Pimco’s US$ 250bn (€160bn) Total Return fund, the world’s largest bond fund, has expanded its investment remit to include up to 10% of its total assets in preferred stock, convertible securities and other equity-related securities.
The move follows concern that the long running bull market in bonds is in bubble territory and that inflation and economic growth will damage future returns, according to a report in IPE.com.
The Pimco Total Return bond fund, run by Bill Gross, experienced a US$2bn (€1.2bn) outflow in November, the first in nearly two years, having achieved an average return of 8% a year since its inception in 1987.
A number of bond fund managers have moved towards investing in a wider range of bond, including securities linked to equities, or with characteristics of both bonds and stocks.

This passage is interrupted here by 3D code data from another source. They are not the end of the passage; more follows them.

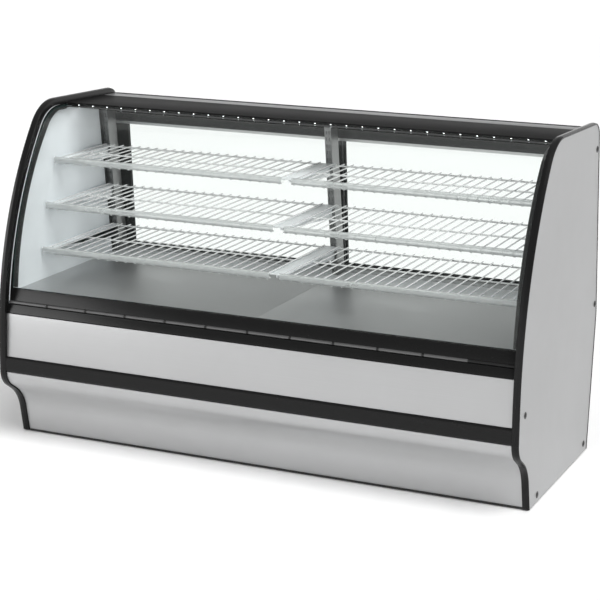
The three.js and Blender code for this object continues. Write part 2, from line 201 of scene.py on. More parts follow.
def glassEdge(name):
    material, graph, shader = newFinish(name, {"Roughness": 0.2, "IOR": 1.52})
    depth = cloud(graph, grainPoint(graph), 30.0, 3.0)
    baseTint(graph, shader, depth, (0.008, 0.020, 0.018, 1), (0.02, 0.045, 0.04, 1))
    return material


def litLens(name, glow):
    material, graph, shader = newFinish(name, {"Base Color": (0.85, 0.87, 0.88, 1), "Roughness": 0.4,
                                                "Emission Strength": glow})
    ribs = graph.add("ShaderNodeTexWave", {"bands_direction": "X"},
                     {"Vector": grainPoint(graph), "Scale": 160.0})
    graph.feed(shader.inputs["Emission Color"], tint(graph, ribs, (0.86, 0.93, 1.0, 1), (1.0, 1.0, 0.98, 1)))
    relief(graph, shader, ribs, 0.0002, 0.4)
    return material


finishes = dict(
    panelSteel=brushedSteel("brushedSteelUpright", (900, 900, 2.2), 0.43),
    frontSteel=brushedSteel("brushedSteelLengthwise", (2.2, 1100, 1100), 0.48),
    kickSteel=brushedSteel("brushedSteelKick", (2.2, 1100, 1100), 0.51, 0.44),
    deckSteel=brushedSteel("brushedSteelDeck", (2.2, 1100, 1100), 0.52),
    black=powderCoat("glossBlackCoat", 0.006, 0.20, shine=0.22),
    roofBlack=powderCoat("roofBlackCoat", 0.016, 0.42, shine=0.12, bend=1.15),
    frameBlack=powderCoat("blackAnodised", 0.010, 0.36, shine=0.25),
    liner=powderCoat("paleLiner", 0.76, 0.40, 0.035, shine=0.25),
    white=powderCoat("whiteEnamel", 0.78, 0.30, 0.02, shine=0.5),
    rubber=rubberCompound("blackRubber"),
    aluminium=drawnAluminium("drawnAluminium"),
    postGrey=drawnAluminium("postAluminium", 0.27, 0.36),
    hinge=drawnAluminium("hingeAluminium", 0.15, 0.36),
    zinc=galvanisedSheet("galvanisedSheet"),
    wire=platedWire("platedWire"),
    glass=clearSheet("clearGlass", (0.80, 0.90, 0.88, 1), 0.004, 0.10),
    edge=glassEdge("polishedGlassEdge"),
    strip=clearSheet("clearStrip", (0.66, 0.67, 0.675, 1), 0.30, 1.0, 0.10),
    lens=clearSheet("lampLens", (0.10, 0.10, 0.11, 1), 0.30, 0.5, 0.10),
    light=litLens("lightPoint", 5.0),
    plastic=powderCoat("mouldedBlack", 0.02, 0.30),
)
print("finishes made:", len(finishes))


# mesh helpers
def addPiece(name, mesh, finish):
    mesh.materials.clear()
    for item in finish if isinstance(finish, (list, tuple)) else [finish]:
        mesh.materials.append(finishes[item])
    piece = bpy.data.objects.new(name, mesh)
    bpy.context.scene.collection.objects.link(piece)
    return piece


def smoothUpTo(mesh, degrees=20):
    for face in mesh.polygons:
        face.use_smooth = True
    mesh.set_sharp_from_angle(angle=math.radians(degrees))


def meshFrom(name, points, faces, degrees=20):
    shell = bmesh.new()
    corners = [shell.verts.new(p) for p in points]
    for face in faces:
        shell.faces.new([corners[i] for i in face])
    bmesh.ops.recalc_face_normals(shell, faces=shell.faces)
    bmesh.ops.triangulate(shell, faces=[f for f in shell.faces if len(f.verts) > 4], ngon_method="EAR_CLIP")
    mesh = bpy.data.meshes.new(name)
    shell.to_mesh(mesh)
    shell.free()
    smoothUpTo(mesh, degrees)
    return mesh


def loopFaces(rows, count, wrap=None):
    # quads between one ring of points and the next; wrap closes the rings on themselves
    return [[a * count + i, a * count + (i + 1) % count, b * count + (i + 1) % count, b * count + i]
            for a in range(rows) for b in [(a + 1) % (wrap or rows + 1)] for i in range(count)]


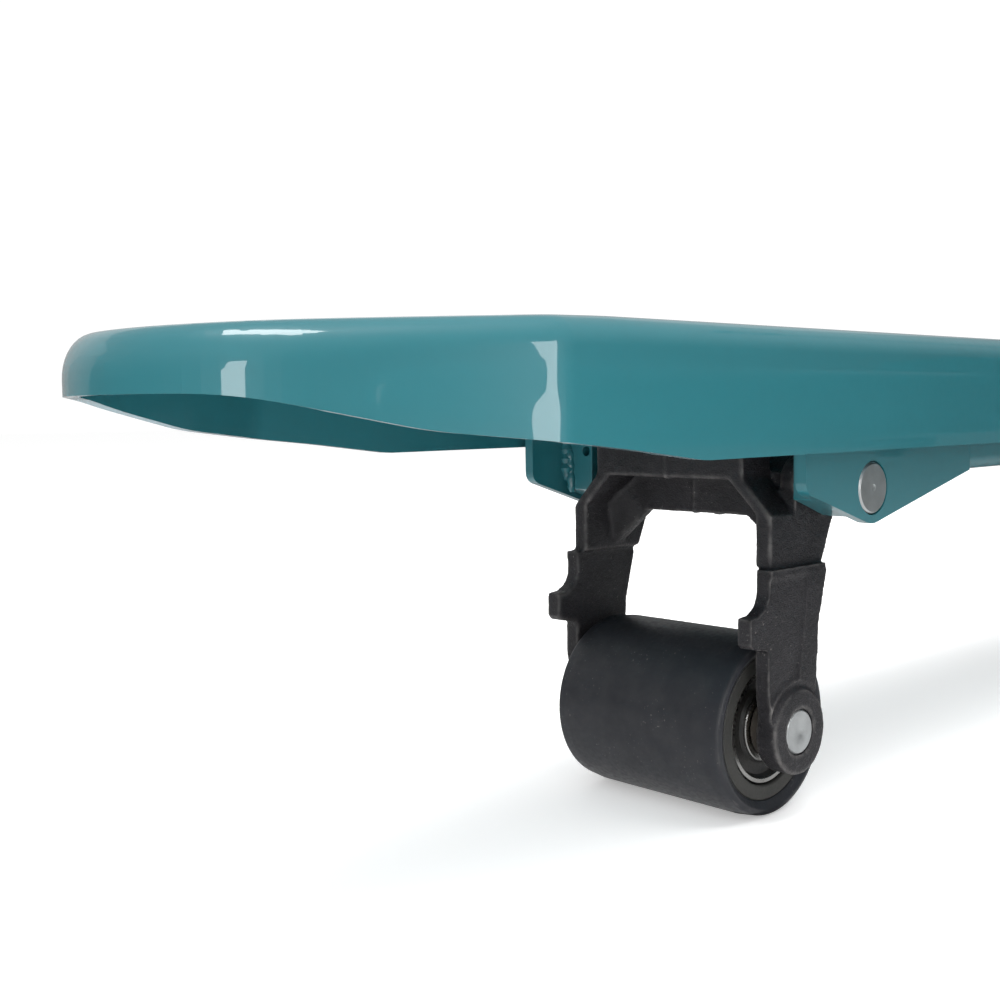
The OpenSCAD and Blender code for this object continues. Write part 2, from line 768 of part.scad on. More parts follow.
module pump_body() {
    block_back = plunger_y - steer_y + plunger_r + 12;
    color(cast_black) at_truck() translate([0, steer_y, 0]) difference() {
        union() {
            translate([0, 0, wheel_r - 24]) cylinder(h = cyl_top - wheel_r + 16, r = cyl_r);
            // Seat flange above the wheels, on a narrower collar between them
            translate([0, 0, block_top]) cylinder(h = seat_t, r = wheel_in - 2);
            translate([0, 0, 2 * wheel_r + 2]) cylinder(h = seat_z - 2 * wheel_r - 2, r = seat_r);
            // Axle housing and the oil tank behind the cylinder
            bar_x(-cyl_r - 2, cyl_r + 2, 0, wheel_r, 24);
            translate([-34, 0, wheel_r]) cube([68, block_back - 14, block_top - wheel_r]);
            for (s = [-1, 1]) translate([s * 20, block_back - 14, wheel_r])
                cylinder(h = block_top - wheel_r, r = 14);
            translate([-20, block_back - 28, wheel_r]) cube([40, 28, block_top - wheel_r]);
            // Lug that carries the tiller's hinge
            along_x(-lug_half, lug_half) {
                translate([hinge_back, hinge_z]) circle(r = lug_r);
                translate([0, hinge_z - lug_r]) square([hinge_back, 2 * lug_r]);
            }
        }
        translate([0, 0, ram_foot - lift - 1]) cylinder(h = 300, r = ram_r + fit);
        translate([0, plunger_y - steer_y, wheel_r + 35]) cylinder(h = 200, r = plunger_r + fit);
        bar_x(-cyl_r - 3, cyl_r + 3, 0, wheel_r, wheel_axle_r + fit);
        bar_x(-lug_half - 1, lug_half + 1, hinge_back, hinge_z, pin_r + fit);
        translate([24, 52, block_top - 12]) cylinder(h = 20, r = 5 + fit);
        bar_x(-60, -20, 62, wheel_r + 40, 5 + fit);
    }
}

module ram_gland() {
    z = cyl_top - 8;
    color([0.55, 0.56, 0.58]) at_truck() translate([0, steer_y, z]) difference() {
        cylinder(h = 8, r = cyl_r - 6);
        translate([0, 0, -1]) cylinder(h = 10, r = ram_r + fit);
    }
}

module filler_plug() {
    color(steel) at_truck() translate([24, steer_y + 52, block_top]) {
        translate([0, 0, -11]) cylinder(h = 11, r = 5);
        cylinder(h = 5, r = 8, $fn = 6);
    }
}

module steer_axle() {
    color(steel) at_truck()
        bar_x(-wheel_out - 9, wheel_out + 9, steer_y, wheel_r, wheel_axle_r);
}

module axle_washers() {
    color([0.55, 0.56, 0.58]) at_truck() both() {
        ring_x(cyl_r + 2, wheel_in - gap, steer_y, wheel_r, wheel_axle_r + 6, wheel_axle_r + fit);
        ring_x(wheel_out + gap, wheel_out + 4, steer_y, wheel_r, wheel_axle_r + 6, wheel_axle_r + fit);
    }
}

// Valve lever on the tank's left side, with its spindle in the casting
module valve_lever() {
    y = steer_y + 62;
    z = wheel_r + 40;
    color(steel) at_truck() {
        bar_x(-42, -21, y, z, 5);
        along_x(-42, -36) lever([y, z], 9, [y + 40, z + 4], 6);
    }
}

module wheel_turned() {
    translate([0, y0 + steer_y, wheel_r]) rotate([0, 90, 0]) rotate_extrude($fn = 96) children();
}

module wheel_tread(side) {
    rim = wheel_r - 18;
    mid = side * (wheel_in + wheel_w / 2);
    color(rubber_black) translate([mid, 0, 0]) wheel_turned() {
        translate([rim + fit, -wheel_w / 2]) square([12, wheel_w]);
        translate([rim + 11, 6 - wheel_w / 2]) square([wheel_r - rim - 11, wheel_w - 12]);
        for (s = [-1, 1]) translate([wheel_r - 6, s * (wheel_w / 2 - 6)]) circle(r = 6);
    }
}

module wheel_hub(side) {
    rim = wheel_r - 18;
    seat = wheel_axle_r + 13.5 + fit;
    half = wheel_w / 2 - 2;
    mid = side * (wheel_in + wheel_w / 2);
    color([0.66, 0.67, 0.69]) translate([mid, 0, 0]) wheel_turned() difference() {
        union() {
            translate([rim - 8, -half]) square([8, 2 * half]);
            translate([seat - 3, -5]) square([rim - seat - 4, 10]);
            translate([seat - 3, -half]) square([11, 2 * half]);
        }
        for (s = [-1, 1]) translate([seat - 4, s > 0 ? half - bearing_w : -half]) square([4, bearing_w]);
    }
}

module wheel_bearings(side) {
    half = wheel_w / 2 - 2;
    mid = wheel_in + wheel_w / 2;
    color(steel) at_truck() translate([side * mid, 0, 0]) both()
        ring_x(half - bearing_w, half, steer_y, wheel_r, wheel_axle_r + 13.5, wheel_axle_r + fit);
}

// ---------- pump plunger ----------

module plunger() {
    foot = wheel_r + 68;
    color(steel) at_truck() translate([0, plunger_y, 0]) {
        translate([0, 0, foot]) cylinder(h = cap_z - foot, r = plunger_r);
        translate([0, 0, cap_z - cap_t]) cylinder(h = cap_t, r = cap_r);
    }
}

// Wire of a coil spring, swept along its helix
spring_turns = 4.5;
spring_wire = 1.5;
spring_steps = 72;
spring_sides = 8;
spring_r = plunger_r + spring_wire + 0.8;
spring_low = block_top + spring_wire + gap;
spring_high = cap_z - cap_t - spring_wire - gap;

function spring_ring(i) =
    let (a = 360 * spring_turns * i / spring_steps,
        z = spring_low + (spring_high - spring_low) * i / spring_steps)
    [for (k = [0 : spring_sides - 1])
        let (b = 360 * k / spring_sides, r = spring_r + spring_wire * cos(b))
        [r * cos(a), r * sin(a), z + spring_wire * sin(b)]];

module plunger_spring() {
    n = spring_sides;
    points = [for (i = [0 : spring_steps]) each spring_ring(i)];
    flanks = [for (i = [0 : spring_steps - 1], k = [0 : n - 1])
        each let (a = i * n + k, b = i * n + (k + 1) % n) [[a, a + n, b], [b, a + n, b + n]]];
    ends = [[for (k = [0 : n - 1]) k], [for (k = [n - 1 : -1 : 0]) spring_steps * n + k]];
    color([0.35, 0.36, 0.38]) at_truck() translate([0, plunger_y, 0])
        polyhedron(points = points, faces = concat(flanks, ends));
}

// ---------- tiller ----------

module tiller_tube() {
    neck = 62;
    foot = [hinge_y + (neck - 4) * sin(tiller_lean), hinge_z + (neck - 4) * cos(tiller_lean)];
    color(cast_black) {
        at_tiller() difference() {
            union() {
                translate([0, 0, neck + 12]) cylinder(h = head_z - neck - 32, r = tube_r);
                translate([-plate_out - 1, -tube_r - 2, neck]) cube([2 * plate_out + 2, 2 * tube_r + 4, 16]);
            }
            translate([0, 0, neck + 14.5]) cylinder(h = head_z, r = tube_r - 3);
            translate([0, -pull_arm, neck - 1]) cylinder(h = 20, r = pull_r + fit);
        }
        at_truck() difference() {
            both() along_x(plate_in, plate_out) {
                lever([hinge_y, hinge_z], lug_r + 2, foot, tube_r - 2);
                lever([hinge_y, hinge_z], lug_r + 1, [cam_y, cam_z], 9);
            }
            bar_x(-plate_out - 1, plate_out + 1, hinge_y, hinge_z, pin_r + fit);
            bar_x(-plate_out - 1, plate_out + 1, cam_y, cam_z, 5 + fit);
        }
    }
}

module tiller_hinge_pin() {
    color(steel) at_truck() bar_x(-plate_out - 3, plate_out + 3, hinge_y, hinge_z, pin_r);
}

module cam_roller() {
    color(steel) at_truck() {
        bar_x(-plate_out - 2, plate_out + 2, cam_y, cam_z, 5);
        bar_x(-plate_in + 3, plate_in - 3, cam_y, cam_z, cam_r);
    }
}

module handle_body() {
    half = 24;
    color(cast_black) at_tiller() difference() {
        union() {
            translate([-half, -18, head_z - 20]) cube([2 * half, 36, 38]);
            translate([0, 0, head_z - 60]) cylinder(h = 42, r = tube_r + 4);
            // Ears of the release lever's pivot
            both() translate([18, -8, head_z + 17]) cube([6, 16, 14]);
        }
        translate([0, 0, head_z - 61]) cylinder(h = 41 + gap, r = tube_r + fit);
        translate([0, -pull_arm, head_z - 30]) cylinder(h = 60, r = pull_r + fit);
        bar_x(-half - 1, half + 1, 0, head_z, loop_r + fit);
        bar_x(-half - 1, half + 1, 0, lever_pivot, 3 + fit);
    }
}

// Closed loop of round bar in the tiller's plane, of bar radius r
module loop_bar(r) {
    x = loop_w / 2 - loop_bend;
    z0 = head_z + loop_bend;
    z1 = tiller_reach - loop_bend;
    for (z = [head_z, tiller_reach]) bar_x(-x, x, 0, z, r);
    for (s = [-1, 1]) translate([s * loop_w / 2, 0, z0]) cylinder(h = z1 - z0, r = r);
    for (s = [-1, 1], top = [false, true])
        translate([s * x, 0, top ? z1 : z0]) rotate([90, s > 0 ? (top ? 0 : 90) : (top ? 270 : 180), 0])
            rotate_extrude(angle = 90) translate([loop_bend, 0]) circle(r = r, $fn = 32);
}

module handle_loop() {
    color(cast_black) at_tiller() difference() {
        loop_bar(loop_r);
        translate([0, -pull_arm, head_z - 20]) cylinder(h = 40, r = pull_r + fit);
    }
}

module handle_grip() {
    color(rubber_black) at_tiller() difference() {
        loop_bar(loop_r + grip_t);
        loop_bar(loop_r + fit);
        translate([-loop_w, -50, head_z - 60]) cube([2 * loop_w, 100, 60 + loop_bend]);
    }
}

lever_pivot = head_z + 25;
pull_arm = 7;
pull_r = 3;
module release_lever() {
    color([0.16, 0.49, 0.53]) at_tiller() {
        bar_x(-23.5, 23.5, 0, lever_pivot, 3);
        bar_x(-17.5, 17.5, 0, lever_pivot, 6);
        along_x(-14, 14) lever([0, lever_pivot], 5.5, [0, lever_pivot + 38], 3);
        // Heel that presses the pull rod down
        along_x(-5, 5) lever([0, lever_pivot], 5, [-pull_arm, lever_pivot], 3);
    }
}

module pull_rod() {
    foot = 70;
    color(steel) at_tiller()
        translate([0, -pull_arm, foot]) cylinder(h = lever_pivot - 5.8 - gap - foot, r = pull_r);
}

// ---------- assembly ----------

fork(-1);  // left_fork
fork(1);  // right_fork
rails(-1);  // left_fork_rails
rails(1);  // right_fork_rails
web_plates(-1);  // left_web_plates
web_plates(1);  // right_web_plates
pin_bosses(-1);  // left_pin_bosses
pin_bosses(1);  // right_pin_bosses
pivot_pin(-1);  // left_pivot_pin
pivot_pin(1);  // right_pivot_pin
heel_frame();
torsion_bushes();
ram();
yoke(-1);  // left_yoke
yoke(1);  // right_yoke
yoke_bushes(-1);  // left_yoke_bushes
yoke_bushes(1);  // right_yoke_bushes
roller_axle(-1);  // left_roller_axle
roller_axle(1);  // right_roller_axle
axle_spacers(-1);  // left_axle_spacers
axle_spacers(1);  // right_axle_spacers
push_pin(-1);  // left_push_pin
push_pin(1);  // right_push_pin
roller_tread(-1);  // left_roller_tread
roller_tread(1);  // right_roller_tread
roller_hub(-1);  // left_roller_hub
roller_hub(1);  // right_roller_hub
roller_bearings(-1);  // left_roller_bearings
roller_bearings(1);  // right_roller_bearings
torsion_shaft();
link_pin();
lever_pins();
push_rod(-1);  // left_push_rod
push_rod(1);  // right_push_rod
linking_frame();
thrust_washer();
pump_body();
ram_gland();
filler_plug();
steer_axle();
axle_washers();
valve_lever();
plunger();
plunger_spring();
wheel_tread(-1);  // left_wheel_tread
wheel_tread(1);  // right_wheel_tread
wheel_hub(-1);  // left_wheel_hub
wheel_hub(1);  // right_wheel_hub
wheel_bearings(-1);  // left_wheel_bearings
wheel_bearings(1);  // right_wheel_bearings
tiller_tube();
tiller_hinge_pin();
cam_roller();
handle_body();
handle_loop();
handle_grip();
release_lever();
pull_rod();
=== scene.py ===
"""Dresses a hand pallet truck, raised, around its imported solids.

The forks point along -Y, the operator stands at +Y, +Z is up and lengths are in metres.
"""

import json
import logging
import math
from dataclasses import dataclass, field
from enum import Enum
from typing import Callable, ClassVar, Sequence

import bmesh
import bpy
from mathutils import Matrix, Vector, noise

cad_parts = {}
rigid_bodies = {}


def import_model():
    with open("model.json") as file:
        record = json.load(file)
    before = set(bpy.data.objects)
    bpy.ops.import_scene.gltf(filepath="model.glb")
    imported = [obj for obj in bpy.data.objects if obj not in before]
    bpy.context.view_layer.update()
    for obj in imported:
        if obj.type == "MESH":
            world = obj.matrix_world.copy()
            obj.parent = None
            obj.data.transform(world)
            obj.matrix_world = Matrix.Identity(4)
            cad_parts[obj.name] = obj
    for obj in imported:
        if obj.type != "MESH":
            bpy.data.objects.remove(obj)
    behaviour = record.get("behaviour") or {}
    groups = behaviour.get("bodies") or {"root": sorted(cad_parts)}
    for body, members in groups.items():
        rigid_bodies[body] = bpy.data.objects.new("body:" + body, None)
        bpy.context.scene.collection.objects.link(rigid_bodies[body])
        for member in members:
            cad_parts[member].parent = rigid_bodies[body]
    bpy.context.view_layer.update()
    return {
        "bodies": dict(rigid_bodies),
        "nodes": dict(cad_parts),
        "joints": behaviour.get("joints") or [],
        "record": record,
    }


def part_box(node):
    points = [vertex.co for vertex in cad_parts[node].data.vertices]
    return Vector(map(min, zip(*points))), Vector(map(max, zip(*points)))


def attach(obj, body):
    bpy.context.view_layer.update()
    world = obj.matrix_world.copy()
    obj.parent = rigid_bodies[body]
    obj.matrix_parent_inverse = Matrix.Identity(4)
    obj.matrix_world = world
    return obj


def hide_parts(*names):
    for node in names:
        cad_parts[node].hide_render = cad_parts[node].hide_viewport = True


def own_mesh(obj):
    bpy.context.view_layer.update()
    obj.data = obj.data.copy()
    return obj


log = logging.getLogger("pallet_truck")

Point = tuple[float, float, float]
Colour = tuple[float, float, float]

TINY = 0.000002
SLICE = 0.00001
CLOSE = 0.00002
HAIR = 0.0001
WHITE = (1.0, 1.0, 1.0)


class Side(Enum):
    """The two sides of the truck, seen from behind the tiller towards the forks' heel."""

    LEFT = "left"
    RIGHT = "right"


class Grain(Enum):
    """How a finish breaks up its surface."""

    SMOOTH = "smooth"
    ORANGE_PEEL = "orange_peel"
    CAST = "cast"
    SCUFFED = "scuffed"
    MOULDED = "moulded"


# ---------- materials ----------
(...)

Ros Altmann, director general of Saga, said that there was a real risk of the bond market bubble being ignored. “Pension funds have been encouraged to switch into bonds for ‘safety’ and ‘risk reduction’, but if this is a bond market bubble, this is not necessarily the right thing to do.
“Many pension funds will look back and realize that this was a huge bond market bubble – with the Bank of England forcing long-rates down by buying gilts and the US Fed forcing rates down in the US with its own quantitative easing,” she said.
“The best place for institutional money at the moment is in high yielding equities with strong balance sheets and overseas markets where growth is not so constrained.”